NORTH from the Lyab-i-Hauz, following Samarkand Street, leads to the dilapidated but refreshingly unrestored Poi Ostana Mosque and Madrassah, whose faded paintwork points to a past beauty and to a Bukhara before the renovation teams moved in. Just before the mosque turn left and left again to a madrassah courtyard, whose saint's tomb is one of the most popular places in the city for young women to pray for plentiful children. Two hundred metres north along Khorezm Street lies the concealed madrassah, mosque and tomb of the Mavlana Sharif ensemble and behind it the ruined Chukor Caravanserai, whose name means 'deep' and refers to the sunken ground level of its courtyard. Both are tricky to find, but are visible from behind the Abdul Aziz Madrassah. Close by is the Tok-i-Zargaron and the Mir Kemal Madrassah (1707) to the north. This part of the old town is one of the oldest in the city and the site of the original core shakhristan. Return eastwards to Samarkand Street and further north lies the fortress-like Tash Serai (Stone Palace) Madrassah and the recently re-opened Sheikh Aksavi (Shayakhsi) Mosque. On the way to Lyab-i-Hauz pop into the Ibraghim Mosque (19 Samarkand St) to see if the Qariyalar Chaikhana is still operating. The somewhat dilapidated teahouse is normally home to a friendly and characterful band of chess- playing retirees.

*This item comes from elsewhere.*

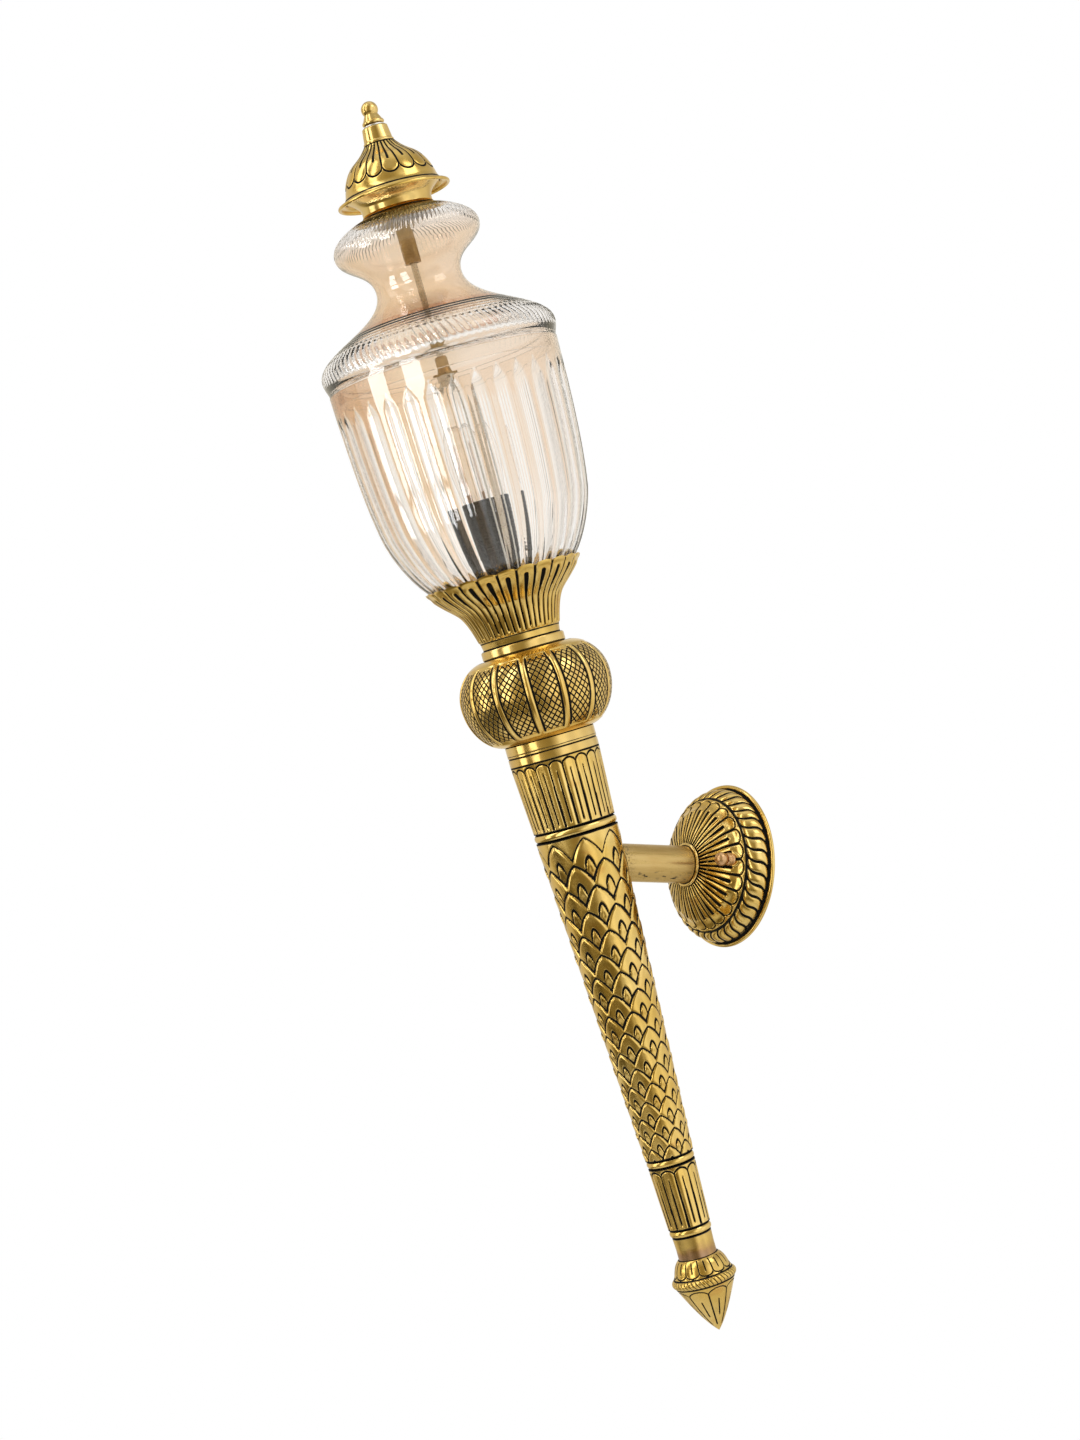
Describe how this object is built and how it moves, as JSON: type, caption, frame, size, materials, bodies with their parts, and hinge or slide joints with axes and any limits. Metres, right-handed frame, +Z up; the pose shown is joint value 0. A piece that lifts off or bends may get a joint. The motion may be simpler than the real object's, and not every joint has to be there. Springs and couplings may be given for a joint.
{
  "type": "torch wall sconce",
  "caption": "Torch-shaped brass wall light on a straight arm: fluted amber glass bowl in a petal cup, waisted glass lid, petal cap, scaled tapering shaft.",
  "frame": {"origin": "centre of the back plate's flat back, on the wall", "axes": "+Y into the wall, +Z up, the arm runs along -Y"},
  "size_m": [0.1444, 0.2667, 0.7296],
  "materials": {
    "antique_brass": "antiqued cast brass, dark patina in the recesses, rubbed bright on the high points",
    "polished_brass": "lightly polished brass",
    "plain_brass": "machined brass",
    "raw_brass": "brushed brass tube with pits and flux marks",
    "heated_brass": "brass darkened by heat",
    "plated_steel": "zinc plated",
    "pale_washer": "plain",
    "amber_glass": "clear glass with amber lustre, flutes cut through to clear",
    "clear_glass": "clear",
    "filament": "coated filament strip",
    "black_plastic": "moulded, threaded skirt",
    "pale_plastic": "moulded",
    "felt": "pressed felt",
    "cable": "sheathed flex"
  },
  "bodies": {
    "root": {"bowl_gasket": "felt", "bowl_seat": "plain_brass", "tie_rod": "plated_steel", "harp": "plated_steel", "harp_saddle": "plated_steel", "claw_washer": "plain_brass", "rod_nut": "plain_brass", "rod_locknut": "plated_steel", "holder_skirt": "black_plastic", "holder_cap": "black_plastic", "holder_shell": "plain_brass", "holder_contact": "pale_plastic", "holder_nut": "plain_brass", "petal_cup": "antique_brass", "seat_spacer": "plain_brass", "cup_ring": "antique_brass", "knop": "antique_brass", "stem_collar": "polished_brass", "upper_band": "antique_brass", "upper_bead": "antique_brass", "scale_shaft": "antique_brass", "lower_bead": "antique_brass", "lower_band": "antique_brass", "tail_bead": "antique_brass", "tail_neck": "heated_brass", "tail_finial": "antique_brass", "stem_tube": "plain_brass", "arm_tube": "raw_brass", "arm_collar": "antique_brass", "arm_nut": "plain_brass", "back_plate": "antique_brass", "wall_bracket": "plated_steel", "studs": "plated_steel", "ball_nuts": "polished_brass", "terminal_block": "pale_plastic", "earth_screw": "plain_brass", "lamp_lead": "cable"},
    "bowl": {"glass_bowl": "amber_glass"},
    "lid": {"glass_lid": "amber_glass", "lid_washer": "felt", "lid_nut": "plain_brass", "lid_nipple": "plain_brass", "cap_seat": "polished_brass", "seat_nut": "plain_brass", "cap_dome": "antique_brass", "cap_collar": "antique_brass", "finial_washer": "pale_washer"},
    "finial": {"finial_ball": "polished_brass"},
    "bulb": {"bulb_globe": "clear_glass", "bulb_cap": "plated_steel", "bulb_filament": "filament"}
  },
  "joints": [
    {"name": "bowl_lift", "type": "slide", "parent": "root", "child": "bowl", "axis": [0, -0.2924, 0.9563], "range_m": [0, 0.305]},
    {"name": "lid_lift", "type": "slide", "parent": "bowl", "child": "lid", "axis": [0, -0.2924, 0.9563], "range_m": [0, 0.17]},
    {"name": "finial_turn", "type": "hinge", "parent": "lid", "child": "finial", "pos_m": [0, -0.105, 0], "axis": [0, -0.2924, 0.9563], "range_deg": [0, 1800]},
    {"name": "bulb_turn", "type": "hinge", "parent": "root", "child": "bulb", "pos_m": [0, -0.105, 0], "axis": [0, -0.2924, 0.9563], "range_deg": [0, 1080]}
  ]
}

SOUTH from the Lyab-i-Hauz, past the Jewish Synagogue and Mubinjon homestay, turn right into the heart of the Eshoni Pir district and the Eshoni Pir local mosque and madrassah, where UNESCO sponsors carpet weavers to work with traditional, natural dyes. Nearby on a triangular crossroads is the shrine of a local saint adorned with pre-Islamic motifs such as a silver hand and sun, and the Islamic crescent and star. From here continue south down Arabon Street to the local Arabon Mosque and Salakhana Complex, where rich merchants from India and Persia would set up shop, working out of caravanserai hotel rooms, much the same as modern foreign businesses do today in Tashkent. Further south, outside the rebuilt city gate, lies the Jewish cemetery and the Vabayi Poroduz Mausoleum, a well-attended 16th-century tomb under a high dome and horsehair tassel, next door to Buhoro Telecom. From here, follow Abdulla Toqay Street westwards. At the crossroads with Nomozgokh Street, turn right for the beautifully inscribed entrance to a rich merchant's house on the left and the high dome of the popular Turki Zhandi Mausoleum on the right, where the local imam will say a brief prayer for you before you take a deep breath and dive back into the town labyrinth. Look for the hand symbol and tuft of horsehair atop a wooden pole-the medieval symbols of Sufism and sainthood. Retrace your steps and continue along Abdulla Tukay Street, skirting the edge of the old town, to reach the House of Faizullah Khodjaev, Uzbekistan's first president, now an interesting museum. At the next junction turn right up Jubor Street to the 17th century Mirzoi Sharif Gaziyon Madrassah, with its impressive main recessed iwan and the modern but functioning mixed baths opposite. Jubor St finally emerges into central Bukhara by the Gaukushan Madrassah.

WEST from here, Nakhshbandi Street passes the 19th century Pocho Kul Khoja Mosque on the left, now a butcher's store, and the empty Emir Rashid Madrassah to the right. The large madrassah further up the street to the right with the characteristic green pillar tilework is the Tursanjon Madrassah (1796), presently used by potters who make huge tandyr ovens here out of straw and clay. The madrassah is in good condition and lies open for exploration. Behind the maclrassah lies the Khoja Zainuddin Mosque and also the functioning sixteenth century Khunjak women's baths where women can receive a cheap massage in the diffused natural light of a warm, sunken chamber and enjoy a rare opportunity to meet Uzbek and Tajik women away from family and male pressures.